One fundamental point that needs to be repeated is that states never act entirely altruistically. Therefore, to claim that, in the past, the United States acted more out of consideration for “what is good for Taiwan” as opposed to “what is good for the US” misses the point. For one thing, interests can coincide; what is good for Taiwan can also be good, simultaneously, for the US. It is also worth pointing out that in comparing US policy today with that from, say, a decade ago, we must take the changing geopolitical context into consideration: perceptions of the China threat back then differed markedly from those today, in large part due to the rise of Xi and the emergence of China as a powerful revisionist regime, one with the means, at last, to act on its territorial and ideological ambitions. And because of this, we have experienced a reassessment, not just in Washington but in other capitals as well, of the value of Taiwan as a partner in the liberal-democratic order’s fledging, and not always perfectly coherent, efforts to come up with a strategy to counter China’s more nefarious ambitions.
Since 2016, Washington has been increasingly open in its political and military support for Taiwan, and Taipei under the Tsai administration has undeniably embraced that support. Still, some critics of the Trump administration have pointed out that, in light of the recent “abandonment” of the Syrian Kurds, longtime allies of the United States in its campaign against radical groups in the Middle East, is would unwise for Taipei to rely too heavily on the United States.
Taiwan no doubt would be delighted to be in a position where it can diversify its sources of security guarantees, but unfortunately that is not the case, and only the United States has been willing to extend such help. That being said, Taiwan has also put greater emphasis on strengthening its indigenous defense industry and the results of such initiatives should not be ignored. As to abandonment, I believe there would be tremendous opposition to such a move involving Taiwan within both the executive and legislative branches of the US government. While certainly not downplaying the plight of the Kurds and the role they have played in countering ISIS, or the detrimental effects that abandonment could have on their people, the stakes in the Indo-Pacific, and Taiwan’s position within this architecture, are arguably much greater. Abandonment of Taiwan would be a decision with far greater geopolitical implications for the United States and the international community, and therefore one that is less likely to be made by Washington, regardless of who sits in the Oval Office.

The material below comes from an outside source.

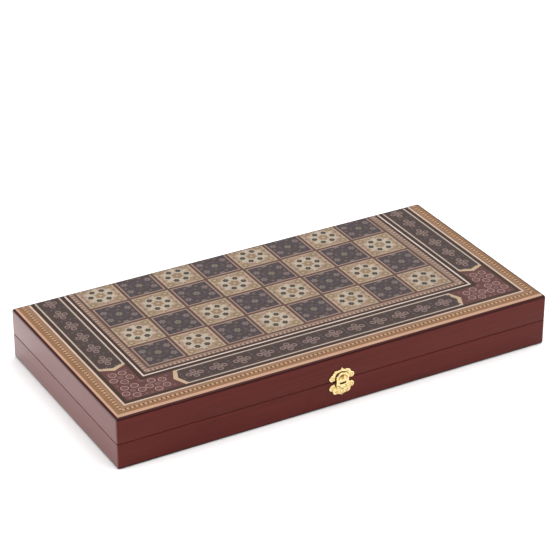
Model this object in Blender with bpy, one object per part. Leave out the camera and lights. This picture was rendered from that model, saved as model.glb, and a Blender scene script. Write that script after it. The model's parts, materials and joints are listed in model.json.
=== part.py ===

The main point: Tsai Ing-wen’s re-election in a landslide on January 11 will ensure a continued and flowering relationship with the United States on matters from democracy promotion to securing a free and open Indo-Pacific. The outcome, and Beijing’s reaction to it, have created new incentives for Washington to ensure that its democratic ally is sufficiently capable of defending itself against the expected Chinese retaliation.